I have not tried changing port speed/duplex but will try over the next few days.
Thanks again for your help.
Is it on FA0/1 segment you have a lot of jabber errors? I thought it was FA0/0...
According to IOS documentation interface resets are:
"Number of times an interface has been completely reset. This can happen if packets queued for transmission were not sent within several seconds. On a serial line, this can be caused by a malfunctioning modem that is not supplying the transmit clock signal, or by a cable problem. If the system notices that the carrier detect line of a serial interface is up, but the line protocol is down, it periodically resets the interface in an effort to restart it.
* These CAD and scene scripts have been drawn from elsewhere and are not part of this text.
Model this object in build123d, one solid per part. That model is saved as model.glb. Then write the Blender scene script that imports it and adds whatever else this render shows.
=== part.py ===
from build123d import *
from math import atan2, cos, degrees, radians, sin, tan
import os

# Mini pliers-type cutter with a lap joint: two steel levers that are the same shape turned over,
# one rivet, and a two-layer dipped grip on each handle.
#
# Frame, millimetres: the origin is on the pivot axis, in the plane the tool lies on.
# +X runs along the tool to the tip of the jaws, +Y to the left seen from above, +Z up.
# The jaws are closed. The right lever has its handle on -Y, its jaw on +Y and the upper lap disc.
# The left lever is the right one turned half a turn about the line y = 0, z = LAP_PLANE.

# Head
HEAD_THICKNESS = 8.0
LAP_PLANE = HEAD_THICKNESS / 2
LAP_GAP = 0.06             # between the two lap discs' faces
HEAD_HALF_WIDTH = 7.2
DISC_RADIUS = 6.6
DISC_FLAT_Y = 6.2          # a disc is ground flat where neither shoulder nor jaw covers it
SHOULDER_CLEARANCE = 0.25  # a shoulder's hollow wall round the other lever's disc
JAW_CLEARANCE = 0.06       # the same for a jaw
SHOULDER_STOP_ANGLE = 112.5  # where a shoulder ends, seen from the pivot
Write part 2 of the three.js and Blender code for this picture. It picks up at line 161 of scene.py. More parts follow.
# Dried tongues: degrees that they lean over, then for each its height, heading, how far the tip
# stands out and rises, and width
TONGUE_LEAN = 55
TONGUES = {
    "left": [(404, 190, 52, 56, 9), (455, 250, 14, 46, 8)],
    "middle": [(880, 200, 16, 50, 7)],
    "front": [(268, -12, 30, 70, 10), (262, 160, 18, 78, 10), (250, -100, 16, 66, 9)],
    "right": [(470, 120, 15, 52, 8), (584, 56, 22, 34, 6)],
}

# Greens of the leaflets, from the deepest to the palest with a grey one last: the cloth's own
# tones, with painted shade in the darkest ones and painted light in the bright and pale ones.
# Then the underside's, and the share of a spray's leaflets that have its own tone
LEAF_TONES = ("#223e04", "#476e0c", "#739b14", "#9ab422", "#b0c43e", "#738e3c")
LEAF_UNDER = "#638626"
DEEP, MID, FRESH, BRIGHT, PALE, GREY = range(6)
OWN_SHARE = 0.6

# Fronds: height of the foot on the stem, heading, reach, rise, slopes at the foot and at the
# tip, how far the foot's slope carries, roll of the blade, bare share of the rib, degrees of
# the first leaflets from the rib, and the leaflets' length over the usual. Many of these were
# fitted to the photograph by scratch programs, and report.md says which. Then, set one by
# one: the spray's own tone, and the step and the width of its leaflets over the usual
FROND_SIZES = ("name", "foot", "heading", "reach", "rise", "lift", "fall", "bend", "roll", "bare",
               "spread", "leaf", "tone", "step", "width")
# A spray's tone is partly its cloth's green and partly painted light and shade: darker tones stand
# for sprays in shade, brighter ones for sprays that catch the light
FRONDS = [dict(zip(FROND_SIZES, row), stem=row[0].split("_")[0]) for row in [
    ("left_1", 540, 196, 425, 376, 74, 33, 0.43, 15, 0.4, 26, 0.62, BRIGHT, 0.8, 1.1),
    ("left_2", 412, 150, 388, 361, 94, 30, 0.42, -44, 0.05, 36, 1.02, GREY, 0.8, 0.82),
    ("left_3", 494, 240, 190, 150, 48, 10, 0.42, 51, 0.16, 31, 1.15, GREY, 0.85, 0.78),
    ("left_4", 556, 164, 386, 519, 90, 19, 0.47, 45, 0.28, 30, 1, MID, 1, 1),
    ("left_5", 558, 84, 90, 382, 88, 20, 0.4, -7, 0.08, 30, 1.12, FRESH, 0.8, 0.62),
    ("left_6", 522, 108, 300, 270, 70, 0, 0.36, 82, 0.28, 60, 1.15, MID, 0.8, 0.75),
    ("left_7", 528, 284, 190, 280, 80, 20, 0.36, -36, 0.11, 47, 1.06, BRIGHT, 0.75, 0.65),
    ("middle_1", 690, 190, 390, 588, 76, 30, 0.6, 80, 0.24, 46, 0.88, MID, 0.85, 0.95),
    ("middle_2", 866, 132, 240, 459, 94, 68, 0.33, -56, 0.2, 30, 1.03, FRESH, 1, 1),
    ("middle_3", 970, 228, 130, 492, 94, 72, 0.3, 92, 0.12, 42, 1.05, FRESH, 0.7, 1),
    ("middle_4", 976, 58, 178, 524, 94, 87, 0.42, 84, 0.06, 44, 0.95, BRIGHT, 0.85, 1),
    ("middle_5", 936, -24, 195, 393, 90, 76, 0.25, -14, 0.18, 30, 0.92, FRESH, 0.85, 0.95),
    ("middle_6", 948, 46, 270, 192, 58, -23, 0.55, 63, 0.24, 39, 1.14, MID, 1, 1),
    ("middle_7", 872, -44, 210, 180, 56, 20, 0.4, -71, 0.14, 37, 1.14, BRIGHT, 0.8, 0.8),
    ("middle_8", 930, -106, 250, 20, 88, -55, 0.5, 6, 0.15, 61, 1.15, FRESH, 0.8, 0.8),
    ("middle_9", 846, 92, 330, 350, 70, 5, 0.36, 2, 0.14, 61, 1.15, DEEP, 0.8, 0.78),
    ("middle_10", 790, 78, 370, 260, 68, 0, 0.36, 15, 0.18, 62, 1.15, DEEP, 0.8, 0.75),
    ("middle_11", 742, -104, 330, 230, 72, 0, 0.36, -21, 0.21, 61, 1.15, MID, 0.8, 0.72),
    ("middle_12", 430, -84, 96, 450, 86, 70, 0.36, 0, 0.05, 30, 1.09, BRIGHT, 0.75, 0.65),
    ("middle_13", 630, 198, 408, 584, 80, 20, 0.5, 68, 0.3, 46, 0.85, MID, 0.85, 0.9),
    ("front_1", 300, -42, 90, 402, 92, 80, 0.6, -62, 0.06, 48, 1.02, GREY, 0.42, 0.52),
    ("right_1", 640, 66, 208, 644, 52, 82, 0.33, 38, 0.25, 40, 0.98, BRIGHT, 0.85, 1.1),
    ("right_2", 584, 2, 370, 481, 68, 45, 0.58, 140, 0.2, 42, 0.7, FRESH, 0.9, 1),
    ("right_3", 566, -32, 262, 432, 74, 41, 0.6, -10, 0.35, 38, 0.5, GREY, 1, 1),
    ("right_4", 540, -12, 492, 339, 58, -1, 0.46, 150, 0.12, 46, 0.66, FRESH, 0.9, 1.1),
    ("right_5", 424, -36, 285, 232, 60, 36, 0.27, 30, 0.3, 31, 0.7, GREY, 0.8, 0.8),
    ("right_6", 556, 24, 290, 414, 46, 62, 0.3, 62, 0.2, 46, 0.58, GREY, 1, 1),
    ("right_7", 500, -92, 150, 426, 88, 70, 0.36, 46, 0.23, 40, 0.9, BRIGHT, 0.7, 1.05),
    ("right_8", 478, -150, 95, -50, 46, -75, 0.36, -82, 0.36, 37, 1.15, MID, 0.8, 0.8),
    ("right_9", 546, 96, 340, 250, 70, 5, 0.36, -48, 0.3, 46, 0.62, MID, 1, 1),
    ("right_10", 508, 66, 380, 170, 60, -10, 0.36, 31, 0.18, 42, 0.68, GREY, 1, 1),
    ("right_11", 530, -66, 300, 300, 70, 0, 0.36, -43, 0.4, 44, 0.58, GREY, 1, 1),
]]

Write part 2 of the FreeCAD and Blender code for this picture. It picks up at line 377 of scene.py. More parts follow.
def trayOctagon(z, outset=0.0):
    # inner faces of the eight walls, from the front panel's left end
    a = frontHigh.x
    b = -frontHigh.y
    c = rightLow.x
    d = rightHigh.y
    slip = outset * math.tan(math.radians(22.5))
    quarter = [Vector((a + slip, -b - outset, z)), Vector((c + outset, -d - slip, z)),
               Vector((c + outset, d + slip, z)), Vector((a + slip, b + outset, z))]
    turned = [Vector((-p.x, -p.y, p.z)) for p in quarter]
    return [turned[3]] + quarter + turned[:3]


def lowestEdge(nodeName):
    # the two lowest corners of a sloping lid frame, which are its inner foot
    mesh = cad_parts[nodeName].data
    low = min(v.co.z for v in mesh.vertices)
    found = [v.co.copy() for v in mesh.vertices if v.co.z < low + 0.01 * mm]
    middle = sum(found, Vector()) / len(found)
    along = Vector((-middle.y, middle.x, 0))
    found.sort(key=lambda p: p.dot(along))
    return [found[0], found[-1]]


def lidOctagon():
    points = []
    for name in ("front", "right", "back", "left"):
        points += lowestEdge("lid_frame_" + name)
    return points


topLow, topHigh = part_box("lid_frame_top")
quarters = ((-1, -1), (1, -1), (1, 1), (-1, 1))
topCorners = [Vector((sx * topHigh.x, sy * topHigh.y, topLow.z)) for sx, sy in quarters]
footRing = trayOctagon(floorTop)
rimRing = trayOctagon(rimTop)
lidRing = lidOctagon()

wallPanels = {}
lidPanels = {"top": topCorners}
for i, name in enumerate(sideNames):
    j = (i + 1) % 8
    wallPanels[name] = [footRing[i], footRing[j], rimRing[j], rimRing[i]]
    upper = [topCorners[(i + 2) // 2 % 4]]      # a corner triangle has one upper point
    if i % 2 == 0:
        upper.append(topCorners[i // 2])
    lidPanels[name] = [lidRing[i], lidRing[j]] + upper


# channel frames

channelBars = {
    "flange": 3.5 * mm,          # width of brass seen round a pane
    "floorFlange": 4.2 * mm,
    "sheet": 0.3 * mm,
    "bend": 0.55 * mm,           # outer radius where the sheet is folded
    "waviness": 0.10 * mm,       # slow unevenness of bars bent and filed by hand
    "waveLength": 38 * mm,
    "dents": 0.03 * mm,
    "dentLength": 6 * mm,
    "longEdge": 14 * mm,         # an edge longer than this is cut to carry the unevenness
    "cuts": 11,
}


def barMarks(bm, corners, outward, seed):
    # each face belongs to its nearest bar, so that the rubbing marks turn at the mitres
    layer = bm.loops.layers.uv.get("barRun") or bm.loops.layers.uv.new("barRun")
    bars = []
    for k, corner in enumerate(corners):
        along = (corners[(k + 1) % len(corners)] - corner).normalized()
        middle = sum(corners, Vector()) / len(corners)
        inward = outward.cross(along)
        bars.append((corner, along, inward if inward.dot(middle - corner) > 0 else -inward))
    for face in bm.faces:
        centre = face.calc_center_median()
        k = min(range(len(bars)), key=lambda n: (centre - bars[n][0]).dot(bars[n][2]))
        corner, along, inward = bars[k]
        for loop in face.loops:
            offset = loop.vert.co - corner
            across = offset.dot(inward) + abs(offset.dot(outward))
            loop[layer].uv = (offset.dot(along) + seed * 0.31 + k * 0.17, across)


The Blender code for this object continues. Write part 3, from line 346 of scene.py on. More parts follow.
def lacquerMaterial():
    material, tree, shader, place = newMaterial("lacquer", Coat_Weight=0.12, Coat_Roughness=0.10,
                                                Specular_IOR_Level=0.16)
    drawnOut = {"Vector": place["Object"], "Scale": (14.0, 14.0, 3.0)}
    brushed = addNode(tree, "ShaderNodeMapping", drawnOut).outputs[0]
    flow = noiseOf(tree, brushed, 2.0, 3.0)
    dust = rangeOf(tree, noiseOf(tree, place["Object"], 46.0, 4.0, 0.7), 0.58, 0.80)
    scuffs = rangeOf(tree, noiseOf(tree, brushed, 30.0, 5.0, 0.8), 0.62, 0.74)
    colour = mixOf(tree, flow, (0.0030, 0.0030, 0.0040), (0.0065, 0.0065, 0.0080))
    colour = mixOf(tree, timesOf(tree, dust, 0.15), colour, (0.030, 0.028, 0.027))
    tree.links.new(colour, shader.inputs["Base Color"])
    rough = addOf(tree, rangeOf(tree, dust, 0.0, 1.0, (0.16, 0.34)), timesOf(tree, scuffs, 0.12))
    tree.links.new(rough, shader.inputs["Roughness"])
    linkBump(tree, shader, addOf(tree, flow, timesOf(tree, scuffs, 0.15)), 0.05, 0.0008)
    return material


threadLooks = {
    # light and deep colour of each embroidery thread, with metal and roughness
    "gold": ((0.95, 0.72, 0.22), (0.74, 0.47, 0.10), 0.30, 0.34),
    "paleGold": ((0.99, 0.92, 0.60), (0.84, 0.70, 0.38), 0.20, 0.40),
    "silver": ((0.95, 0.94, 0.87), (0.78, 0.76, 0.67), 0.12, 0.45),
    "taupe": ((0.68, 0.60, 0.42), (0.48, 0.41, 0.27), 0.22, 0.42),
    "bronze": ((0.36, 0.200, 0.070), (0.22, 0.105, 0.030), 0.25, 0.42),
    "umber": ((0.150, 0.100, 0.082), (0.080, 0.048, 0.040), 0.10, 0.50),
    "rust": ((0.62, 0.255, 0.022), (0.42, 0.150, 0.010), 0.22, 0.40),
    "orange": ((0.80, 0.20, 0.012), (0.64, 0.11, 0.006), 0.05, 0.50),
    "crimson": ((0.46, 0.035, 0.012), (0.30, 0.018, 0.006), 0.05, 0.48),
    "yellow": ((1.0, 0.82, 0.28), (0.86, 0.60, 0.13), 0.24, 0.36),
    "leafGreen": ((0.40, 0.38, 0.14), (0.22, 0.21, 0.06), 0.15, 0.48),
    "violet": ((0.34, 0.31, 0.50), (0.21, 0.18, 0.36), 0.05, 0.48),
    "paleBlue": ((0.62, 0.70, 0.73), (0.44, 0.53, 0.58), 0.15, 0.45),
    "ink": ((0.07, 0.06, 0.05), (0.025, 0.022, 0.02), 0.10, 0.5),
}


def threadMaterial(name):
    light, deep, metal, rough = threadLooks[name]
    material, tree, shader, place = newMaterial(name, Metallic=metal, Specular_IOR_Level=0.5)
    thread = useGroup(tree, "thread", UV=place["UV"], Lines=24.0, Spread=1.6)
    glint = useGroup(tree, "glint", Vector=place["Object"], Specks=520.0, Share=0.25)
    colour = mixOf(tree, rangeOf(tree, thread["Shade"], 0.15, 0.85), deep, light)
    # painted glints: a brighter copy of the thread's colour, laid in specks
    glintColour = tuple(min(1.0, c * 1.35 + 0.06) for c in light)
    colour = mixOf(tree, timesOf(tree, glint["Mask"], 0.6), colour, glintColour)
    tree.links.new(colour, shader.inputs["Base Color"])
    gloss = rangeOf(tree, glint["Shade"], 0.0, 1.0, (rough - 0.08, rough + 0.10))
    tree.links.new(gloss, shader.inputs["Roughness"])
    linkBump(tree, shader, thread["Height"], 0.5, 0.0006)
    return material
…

Interface resets can also occur when an interface is looped back or shut down."
I would treat such a large number of resets as physical problem in link. Another thing that looks strange is that you have throttles - this means that the router sometimes simply can not take care on incoming packets. Too high load of CPU?
I would recommend you to set up an monitoring computer (for example with MRTG) and check interfaces workload, CPU load, memory utilization, number of errors on all interfaces.